Laurence “Larry” Tribe, longtime Harvard Law School professor, has decided to continue to work on cases involving democracy-related issues, LGBTQ rights, and racial injustice alongside matters for corporate clients by joining the five-year-old boutique litigation firm Kaplan Hecker & Fink.

“The one firm that met my criteria in terms of doing good in the world and not creating conflicts with the things I believe in, but also having the highest possible quality, was Kaplan Hecker,” Tribe said of his decision in an interview. He claims he turned down offers from Big Law firms, but declined to name which ones.

Kaplan Hecker was founded by former Paul Weiss partner and Manhattan-based litigator Roberta Kaplan in 2017, who first rose to legal fame by helping to overturn the Defense of Marriage Act in the case United States v. Windsor. Tribe will serve as of counsel at the firm.

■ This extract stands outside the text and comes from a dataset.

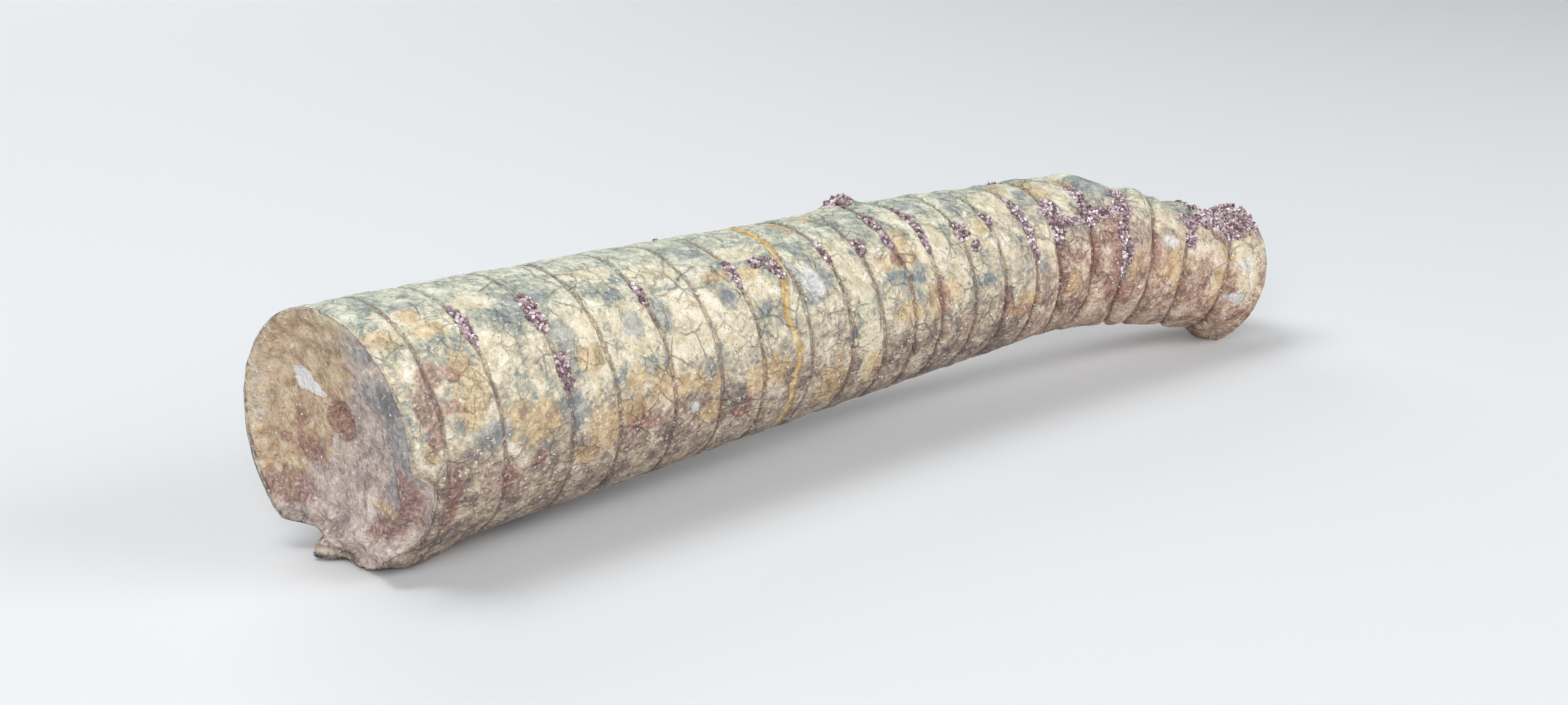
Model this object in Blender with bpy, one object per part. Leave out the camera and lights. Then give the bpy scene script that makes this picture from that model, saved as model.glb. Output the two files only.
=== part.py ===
"""Fossil orthoceras: the stone cast of a chambered, slightly bent shell, lying on a table.

One closed solid. Its body is a tapering tube around a gently bent axis, with a shallow groove at
each suture, where two chambers met. The large end is a hollowed septum with a broken lip, and the
small end is a rounded dome. Metres, +Z up, +X from the large end to the small end.

A place on the body is a station, measured along the axis from the large end, and an angle around
the axis: 0 faces -Y, 90 degrees is the top, and -90 degrees is the underside.
"""

import bpy
import numpy as np

MM = 0.001
NODE = "orthoceras"

# The axis swings to one side and, past the bend, droops until the small end meets the table.
AXIS_LENGTH = 204 * MM
AXIS_HEIGHT = 19.65 * MM
HEADING = 3.5
SWING = 17.0
SWING_POWER = 3.87
RISE = 0.98
DROOP = 22.2
BEND = 0.717
DROOP_POWER = 0.585

# The taper, as parts of the large end's radius.
LARGE_RADIUS = 20 * MM
TAPER = 0.350
TAPER_SQUARE = 0.033
TAPER_FOURTH = 0.105

# Sutures, in mm: station, lean, slant, groove depth, and how proud the chamber behind each stands.
# Lean is how much nearer the large end a suture passes on the -Y side than on the top or the back,
# and slant is how much nearer the large end it passes on the top than on the sides.
SUTURES = (
    (10.5, 0.0, 0.5, 0.4, 0.05),
    (20.7, 0.0, 1.0, 0.4, 0.05),
    (33.2, 0.0, 1.2, 0.4, 0.05),
    (42.2, 0.0, 1.1, 0.4, 0.05),
    (53.0, 0.0, 1.2, 0.4, 0.05),
    (62.8, 0.0, 1.0, 0.4, 0.05),
    (71.9, 0.0, 1.2, 0.4, 0.05),
    (82.2, 0.0, 0.2, 0.4, 0.05),
    (91.5, 0.0, 0.8, 0.5, 0.1),
    (99.1, 0.0, 1.3, 0.6, 0.1),
    (106.5, 0.0, 0.6, 0.7, 0.15),
    (113.1, 0.0, 0.3, 0.7, 0.15),
    (121.4, 0.0, -0.2, 0.7, 0.15),
    (129.0, 0.0, -0.3, 0.7, 0.15),
    (137.0, 0.0, -0.4, 0.8, 0.2),
    (145.0, 1.6, 0.0, 0.9, 0.3),
    (153.3, 1.6, 0.0, 1.0, 0.2),
    (169.0, 9.0, 0.0, 1.5, 0.4),
    (173.5, 6.0, 0.0, 1.1, 0.3),
    (184.8, 8.6, 0.0, 1.1, 0.3),
    (192.0, 3.5, 0.0, 1.0, 0.4),
)
CROWN_FRONT = 0.16
CROWN_BACK = 0.62

# The broken large end is a height field over its disc: how far in along the axis its surface lies.
RIM_STATION = 2.7 * MM
RIM_SLOPE = 0.09
BOWL_DEPTH = 2.7 * MM
LEDGE_DEPTH = 0.9 * MM
LEDGE_RADIUS = 0.86
RIM_ROUNDING = 0.5 * MM
# Breaks in its rim: middle and half width in degrees, inner radius and station in mm. In turn they
# are the notch on the -Y side, the lip that the underside ends in, and the chip beyond the lip.
RIM_BREAKS = (
    (-27.0, 25.0, 15.6, 8.6),
    (-78.0, 24.0, 15.8, 5.4),
    (-117.0, 13.0, 16.5, 6.0),
)
BREAK_SIDE = 9.0
BREAK_STEP = 1.2 * MM
SIPHUNCLE = (0.0 * MM, 2.0 * MM)
SIPHUNCLE_RADIUS = 2.9 * MM
SIPHUNCLE_DEPTH = 2.4 * MM

# The small end: a dome behind the last chamber.
DOME_STATION = 198.6 * MM
DOME_HEIGHT = 2.6 * MM

# Where the wall stands proud of the taper or is worn below it: station in mm, angle in degrees,
# reach along the axis in mm, reach around it in degrees, and height in mm. In turn they are the heel
# under the large end and the belly of the last chamber, which the fossil rests on, the crystal crust
# on top of the small end, two worn hollows before it, the worn and the proud part of the chamber
# before them, a small lump of crystals on the back, the wall behind the broken lip, two worn
# stretches of the top, and the worn corners of the lip and of the rim beyond it.
SWELLS = (
    (23.0, -123.0, 13.0, 23.0, 4.6),
    (198.8, -102.0, 4.2, 42.0, 2.4),
    (194.8, 88.0, 3.4, 34.0, 2.0),
    (188.0, 90.0, 3.5, 45.0, -1.3),
    (177.5, 90.0, 4.0, 45.0, -1.3),
    (166.0, 92.0, 2.5, 45.0, -0.6),
    (156.5, 95.0, 4.5, 40.0, 0.7),
    (107.0, 104.0, 3.4, 9.0, 1.6),
    (12.0, -72.0, 7.0, 16.0, 1.3),
    (85.0, 95.0, 24.0, 38.0, -0.4),
    (138.0, 95.0, 9.0, 40.0, -0.4),
    (3.5, -101.0, 6.0, 14.0, -2.0),
    (3.0, -150.0, 7.0, 32.0, -0.8),
)

AROUND = 44
LARGE_RINGS = (0.95, 0.88, 0.80, 0.72, 0.6, 0.46, 0.32, 0.2, 0.13, 0.07)
SMALL_RINGS = (0.95, 0.84, 0.64, 0.38)
AXIS_STEPS = 816


def make_axis():
    """Points, tangents, side vectors and up vectors along the axis, at even stations."""
    part = np.linspace(0, 1, AXIS_STEPS + 1)
    heading = np.radians(HEADING - SWING * part**SWING_POWER)
    past_bend = np.clip((part - BEND) / (1 - BEND), 0, None)
    pitch = np.radians(RISE - DROOP * past_bend**DROOP_POWER)
    level = np.cos(pitch)
    tangent = np.stack([level * np.cos(heading), level * np.sin(heading), np.sin(pitch)], axis=1)
    steps = (tangent[1:] + tangent[:-1]) / 2 * (AXIS_LENGTH / AXIS_STEPS)
    point = np.vstack([np.zeros(3), np.cumsum(steps, axis=0)])
    point[:, 2] += AXIS_HEIGHT
    side = np.cross(tangent, (0, 0, 1))
    side /= np.linalg.norm(side, axis=1, keepdims=True)
    return part * AXIS_LENGTH, point, tangent, side, np.cross(side, tangent)


STATIONS, POINTS, TANGENTS, SIDES, UPS = make_axis()


def along(values, station):
    """One of the axis's vectors at any station."""
    return np.stack([np.interp(station, STATIONS, values[:, k]) for k in range(3)], axis=-1)


def place(station, radius, angle):
    """World point at a station along the axis, a radius from it and an angle in degrees around it."""
    turn = np.radians(angle)
    out = np.cos(turn)[..., None] * along(SIDES, station) + np.sin(turn)[..., None] * along(UPS, station)
    return along(POINTS, station) + radius[..., None] * out


def bump(distance):
    """A smooth hill that is 1 at distance 0 and fades by about 2."""
    return np.exp(-(distance**2))


def turned_from(angle, centre):
    """The shortest turn in degrees from centre to angle."""
    return (angle - centre + 180) % 360 - 180


def body_radius(station):
    part = station / AXIS_LENGTH
    return LARGE_RADIUS * (1 - TAPER * part - TAPER_SQUARE * part**2 - TAPER_FOURTH * part**4)


def wall_radius(station, angle):
    """Radius of the wall without its sutures: the taper and the swells."""
    radius = body_radius(station)
    for middle, facing, length, width, height in SWELLS:
        reach = bump((station - middle * MM) / (length * MM))
        radius = radius + height * MM * reach * bump(turned_from(angle, facing) / width)
    return radius


def large_face(across, height):
    """How far in the broken large end lies, at a place on its disc measured from the axis."""
    radius = np.hypot(across, height)
    part = radius / LARGE_RADIUS
    angle = np.degrees(np.arctan2(height, across))
    depth = RIM_STATION + RIM_SLOPE * across + BOWL_DEPTH * (1 - np.clip(part, 0, 1) ** 2)
    depth = depth + LEDGE_DEPTH * np.clip((LEDGE_RADIUS + 0.03 - part) / 0.06, 0, 1)
    for middle, half_width, inner_radius, station in RIM_BREAKS:
        inside = np.clip((half_width - np.abs(turned_from(angle, middle))) / BREAK_SIDE, 0, 1)
        outside = np.clip((radius - inner_radius * MM) / BREAK_STEP, 0, 1)
        depth = depth + inside * outside * (station * MM - depth)
    to_pit = np.hypot(across - SIPHUNCLE[0], height - SIPHUNCLE[1]) / SIPHUNCLE_RADIUS
    return depth + SIPHUNCLE_DEPTH * np.clip(1.35 - to_pit, 0, 1)


def suture_rings(angle):
    """Rings of the wall: each groove, then the front and the back of the chamber behind it."""
    rings = []
    near = np.clip(np.cos(np.radians(angle)), 0, None)
    top = np.sin(np.radians(angle))
    stations = [(middle - lean * near - slant * top) * MM for middle, lean, slant, _, _ in SUTURES]
    stations.append(np.full(AROUND, DOME_STATION))
    for number, (_, _, _, groove, crown) in enumerate(SUTURES):
        start = stations[number]
        gap = stations[number + 1] - start
        rings.append((start, -groove * MM))
        rings.append((start + CROWN_FRONT * gap, crown * MM))
        rings.append((start + CROWN_BACK * gap, crown * MM * 0.6))
    rings.append((stations[-1], -0.3 * MM))
    return rings


def build_points():
    """Every ring of the solid as (AROUND, 3) points, from the large end's middle to the small end's."""
    angle = np.arange(AROUND) * 360 / AROUND
    turn = np.radians(angle)
    rings = []
    for part in reversed(LARGE_RINGS):
        radius = np.full(AROUND, LARGE_RADIUS * part)
        rings.append(place(large_face(radius * np.cos(turn), radius * np.sin(turn)), radius, angle))
    rim = large_face(LARGE_RADIUS * np.cos(turn), LARGE_RADIUS * np.sin(turn))
    rings.append(place(rim, wall_radius(rim, angle) - RIM_ROUNDING, angle))
    behind_rim = rim * 0.6 + SUTURES[0][0] * MM * 0.4
    rings.append(place(behind_rim, wall_radius(behind_rim, angle), angle))
    for station, proud in suture_rings(angle):
        rings.append(place(station, wall_radius(station, angle) + proud, angle))
    edge = wall_radius(np.full(AROUND, DOME_STATION), angle)
    for part in SMALL_RINGS:
        station = np.full(AROUND, DOME_STATION + DOME_HEIGHT * (1 - part**2) ** 0.7)
        rings.append(place(station, edge * part, angle))
    return rings


def build_mesh():
    rings = build_points()
    middle = place(large_face(np.zeros(1), np.zeros(1)), np.zeros(1), np.zeros(1))
    end = place(np.array([DOME_STATION + DOME_HEIGHT]), np.zeros(1), np.zeros(1))
    points = np.vstack([middle, *rings, end])
    points[:, 2] = np.clip(points[:, 2], 0, None)
    low, high = points.min(axis=0), points.max(axis=0)
    points[:, :2] -= (low[:2] + high[:2]) / 2

    faces = []
    last = len(points) - 1
    for k in range(AROUND):
        after = (k + 1) % AROUND
        faces.append((0, 1 + k, 1 + after))
        for ring in range(len(rings) - 1):
            here, there = 1 + ring * AROUND, 1 + (ring + 1) * AROUND
            faces.append((here + k, there + k, there + after, here + after))
        tail = 1 + (len(rings) - 1) * AROUND
        faces.append((tail + k, last, tail + after))
    mesh = bpy.data.meshes.new(NODE)
    mesh.from_pydata(points.tolist(), [], faces)
    mesh.validate()
    return mesh


def stone():
    material = bpy.data.materials.new("fossil_stone")
    material.use_nodes = True
    shader = material.node_tree.nodes["Principled BSDF"]
    shader.inputs["Base Color"].default_value = (0.42, 0.36, 0.28, 1)
    shader.inputs["Roughness"].default_value = 0.62
    shader.inputs["Metallic"].default_value = 0.0
    return material


def main():
    for thing in list(bpy.data.objects):
        bpy.data.objects.remove(thing)
    mesh = build_mesh()
    mesh.materials.append(stone())
    mesh.shade_smooth()
    fossil = bpy.data.objects.new(NODE, mesh)
    bpy.context.scene.collection.objects.link(fossil)


main()
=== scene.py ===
# %% [markdown]
# # A fossil orthoceras in stone
# The object is the stone cast of a straight, chambered shell. Lime mud and calcite filled the shell's
# chambers, the shell dissolved, and iron and manganese stained what was left. It is one piece of stone,
# with a crust of small crystals grown along its seams. The solid model fixes its size and pose, and
# this script gives it its surface. We start by loading that solid as a frame that nothing may move.

# %% Load the solid
import math

import bpy
import numpy as np
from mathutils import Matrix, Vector, noise


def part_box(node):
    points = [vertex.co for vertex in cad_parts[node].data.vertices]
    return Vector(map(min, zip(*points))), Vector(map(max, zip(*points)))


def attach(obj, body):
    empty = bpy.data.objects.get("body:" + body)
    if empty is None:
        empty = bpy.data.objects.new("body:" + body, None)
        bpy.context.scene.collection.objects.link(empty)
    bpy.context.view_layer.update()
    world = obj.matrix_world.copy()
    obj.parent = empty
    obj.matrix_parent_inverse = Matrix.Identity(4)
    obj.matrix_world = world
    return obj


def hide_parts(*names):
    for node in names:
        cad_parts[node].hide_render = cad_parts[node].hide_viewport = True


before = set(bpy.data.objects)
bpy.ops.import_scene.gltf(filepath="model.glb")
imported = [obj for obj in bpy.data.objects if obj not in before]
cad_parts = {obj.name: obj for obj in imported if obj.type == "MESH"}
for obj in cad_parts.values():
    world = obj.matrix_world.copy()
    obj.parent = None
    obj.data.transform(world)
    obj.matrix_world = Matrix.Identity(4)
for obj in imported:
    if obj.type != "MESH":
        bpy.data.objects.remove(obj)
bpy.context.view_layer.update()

NODE = "orthoceras"
MM = 0.001
low_corner, high_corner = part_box(NODE)
print("solid box in mm:", [round(side / MM, 1) for side in high_corner - low_corner])

# %% [markdown]
# ## The axis
# A straight nautiloid grew as a slowly widening cone. This one is bent: its axis swings to one side,
# and near the small end it droops until the tip meets the table. We could trace the axis with a curve
# object, but a formula is easier to reuse, because every mark on the stone is placed by how far along
# the axis it lies (its station, in mm) and how far round (its angle, in degrees). Angle 0 faces -Y,
# 90 is the top and -90 the underside. These numbers are the solid's own.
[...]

The firm is growing rapidly and already has 67 lawyers. It’s gained attention for its mix of public service work and corporate-paying clients, including taking on Donald Trump, representing New York advice columnist E. Jean Carroll in a defamation suit, and bringing claims against Trump on behalf of viewers of the TV show “The Apprentice,” who allege that the former president pushed a sham mid-level marketing scheme in which they invested.

Kaplan Hecker also brought a lawsuit on behalf of those who suffered injuries at the “Unite the Right” rally in Charlottesville, Virginia, against the organizers of the event.

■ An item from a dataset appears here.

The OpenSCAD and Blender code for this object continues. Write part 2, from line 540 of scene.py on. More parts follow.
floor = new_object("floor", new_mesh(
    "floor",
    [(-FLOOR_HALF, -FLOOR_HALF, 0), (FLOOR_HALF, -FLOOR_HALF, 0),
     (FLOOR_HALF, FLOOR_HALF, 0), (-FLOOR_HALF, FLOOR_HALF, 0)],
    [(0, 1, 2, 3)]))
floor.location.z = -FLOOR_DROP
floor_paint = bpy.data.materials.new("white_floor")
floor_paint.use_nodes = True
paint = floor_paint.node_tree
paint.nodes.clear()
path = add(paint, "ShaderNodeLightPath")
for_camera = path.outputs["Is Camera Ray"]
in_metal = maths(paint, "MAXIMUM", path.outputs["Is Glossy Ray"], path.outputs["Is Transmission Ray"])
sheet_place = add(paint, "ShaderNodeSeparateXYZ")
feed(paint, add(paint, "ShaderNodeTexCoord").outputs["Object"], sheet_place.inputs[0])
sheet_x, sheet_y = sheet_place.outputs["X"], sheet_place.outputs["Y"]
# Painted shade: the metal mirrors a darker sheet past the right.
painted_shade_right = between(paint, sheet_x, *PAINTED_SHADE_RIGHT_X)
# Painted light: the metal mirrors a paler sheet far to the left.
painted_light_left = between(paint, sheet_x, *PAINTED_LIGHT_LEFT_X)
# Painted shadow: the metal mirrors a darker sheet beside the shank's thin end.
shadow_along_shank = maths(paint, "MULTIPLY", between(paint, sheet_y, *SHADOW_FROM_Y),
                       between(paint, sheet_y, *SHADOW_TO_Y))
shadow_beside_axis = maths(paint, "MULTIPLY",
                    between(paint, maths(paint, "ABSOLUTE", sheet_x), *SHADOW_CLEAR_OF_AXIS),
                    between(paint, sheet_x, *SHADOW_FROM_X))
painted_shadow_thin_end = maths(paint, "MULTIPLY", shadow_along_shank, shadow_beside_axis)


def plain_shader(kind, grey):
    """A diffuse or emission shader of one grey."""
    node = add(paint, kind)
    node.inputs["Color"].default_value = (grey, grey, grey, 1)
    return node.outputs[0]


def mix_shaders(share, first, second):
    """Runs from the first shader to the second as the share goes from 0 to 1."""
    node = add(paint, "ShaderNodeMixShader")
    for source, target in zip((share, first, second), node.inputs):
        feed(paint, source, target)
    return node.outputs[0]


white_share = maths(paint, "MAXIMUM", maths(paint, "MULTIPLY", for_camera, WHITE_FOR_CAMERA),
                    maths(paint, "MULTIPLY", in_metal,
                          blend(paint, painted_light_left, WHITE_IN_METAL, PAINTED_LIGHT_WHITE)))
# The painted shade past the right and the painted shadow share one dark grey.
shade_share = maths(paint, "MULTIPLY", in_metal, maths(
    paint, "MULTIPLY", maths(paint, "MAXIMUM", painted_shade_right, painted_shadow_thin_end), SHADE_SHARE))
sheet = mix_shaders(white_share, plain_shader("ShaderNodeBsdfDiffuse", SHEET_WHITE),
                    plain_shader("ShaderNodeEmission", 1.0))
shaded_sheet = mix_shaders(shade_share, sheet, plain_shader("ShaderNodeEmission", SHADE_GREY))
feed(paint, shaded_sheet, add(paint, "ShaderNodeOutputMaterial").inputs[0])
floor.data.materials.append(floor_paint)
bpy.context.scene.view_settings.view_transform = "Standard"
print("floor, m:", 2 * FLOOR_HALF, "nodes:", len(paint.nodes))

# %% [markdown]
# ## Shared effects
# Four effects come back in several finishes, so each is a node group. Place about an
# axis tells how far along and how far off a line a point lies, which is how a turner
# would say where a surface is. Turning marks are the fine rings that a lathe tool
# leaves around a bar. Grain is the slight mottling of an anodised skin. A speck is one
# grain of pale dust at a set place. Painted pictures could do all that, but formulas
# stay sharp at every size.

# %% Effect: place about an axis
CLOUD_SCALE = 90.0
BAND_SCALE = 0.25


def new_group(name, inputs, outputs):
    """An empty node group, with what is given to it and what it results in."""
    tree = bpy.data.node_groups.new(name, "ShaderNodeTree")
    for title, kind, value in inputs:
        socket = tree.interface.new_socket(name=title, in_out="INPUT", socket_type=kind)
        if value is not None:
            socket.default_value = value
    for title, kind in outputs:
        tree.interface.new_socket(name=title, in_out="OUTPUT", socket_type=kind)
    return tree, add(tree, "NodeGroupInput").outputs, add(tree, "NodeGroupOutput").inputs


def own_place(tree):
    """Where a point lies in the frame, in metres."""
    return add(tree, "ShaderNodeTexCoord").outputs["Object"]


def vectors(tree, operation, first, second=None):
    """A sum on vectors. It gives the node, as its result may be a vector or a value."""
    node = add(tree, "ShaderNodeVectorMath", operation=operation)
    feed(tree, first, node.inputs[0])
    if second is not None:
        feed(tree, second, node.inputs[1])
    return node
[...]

The firm is committed to social justice causes such as LGBTQ rights and racial injustice, but it is also focusing on threats to democracy, according to Roberta Kaplan.

“Today we face arguably a far greater threat, which is the health and survival of our democracy. And helping Larry fight that fight, it’s hard to imagine a better person you’d want fighting alongside you on that issue,” Kaplan said in an interview.

Like his new firm, Tribe has often taken a mix of public and private work, even while he was a professor for more than 50 years. He is currently representing Coca-Cola in a case against the IRS.

“My criteria for the cases I’ve agreed to work on has always been I want to do things that advance the law,” he said. “I may not always agree with the politics I’m representing, but I want to advance justice and the cause of democracy in the process of everything I do.”

Among the 35 cases Tribe has argued in front of the U.S. Supreme Court, in 1985 he successfully defended an opinion in Board of Education of Oklahoma City v. National Gay Task Force, when the court ruled that teachers couldn’t be fired for advocating equality for gays and lesbians.

Tribe says that lawyers’ decisions on whom to represent are these days often reduced to pithy takes on social media, and thus the environment for lawyers is “more fraught” than ever before.

“It’s important that individual lawyers and law firms grow a spine, get a backbone, grow a pair, and stand up for principles they think are right even when it involves representing people who don’t always match their ideological profile,” he said. “Working with lawyers on the other side of the aisle ideologically helps build bridges and fight back against that poisonous atmosphere, and that’s one thing I hope to continue doing.”